The modern rationale for impeachment is that it is an antidote to immunity from prosecution as a check on the executive in the case of crimes of a public nature such as treason, bribery and other high crimes and misdemeanours.

According to Chief Justice John Marshall (1801-1835) the term ‘high crimes and misdemeanours’ carries the same meaning it had in England at the time of independence: reprehensible conduct usually of a criminal nature involving abuse of power – the most common being impeding a criminal investigation. So the writing is on the wall, and if I were Donald Trump I would stop messing with the director of the FBI or the attorney general or the special prosecutor in their investigation of his floundering administration.

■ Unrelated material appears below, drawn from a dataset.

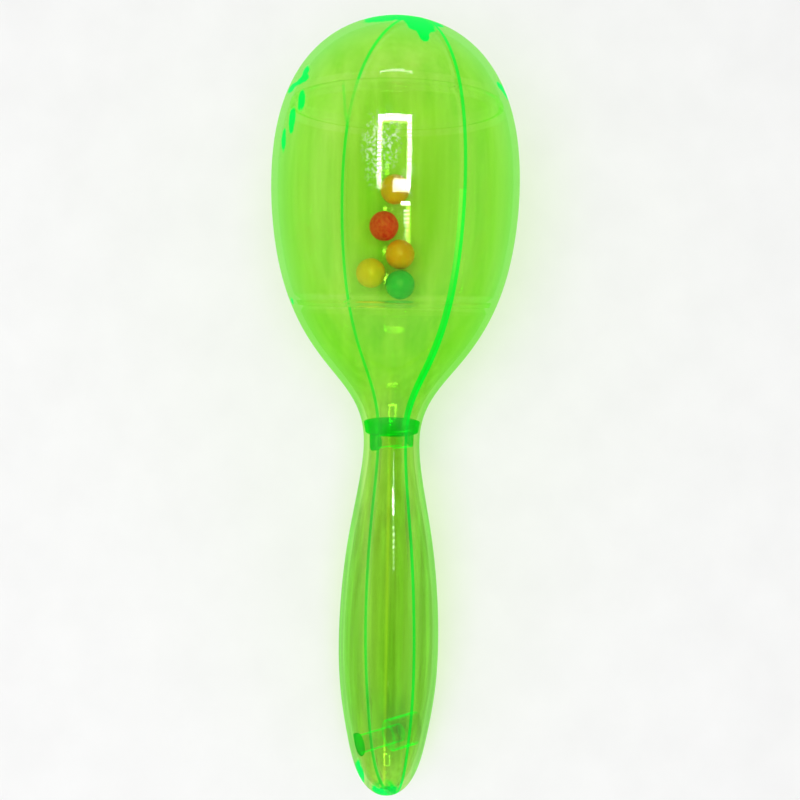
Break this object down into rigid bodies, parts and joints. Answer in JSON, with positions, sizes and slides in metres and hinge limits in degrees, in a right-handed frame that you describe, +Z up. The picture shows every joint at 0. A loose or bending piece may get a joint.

Once removed from office a president is no longer immune from prosecution. The procedure on impeachment, however, is very different to a criminal trial in that it is essentially a political rather than a judicial process. The decision to prosecute is made by the House of Representatives that requires a simple  majority to launch the process. The trial itself takes place before the Senate and the order for impeachment requires a two thirds’ majority.

So far as Trump is concerned I do not have access to evidence concerning collusion or impeding a criminal investigation. But applying Benjamin Franklin’s lower threshold, Trump most certainly ‘rendered himself obnoxious’.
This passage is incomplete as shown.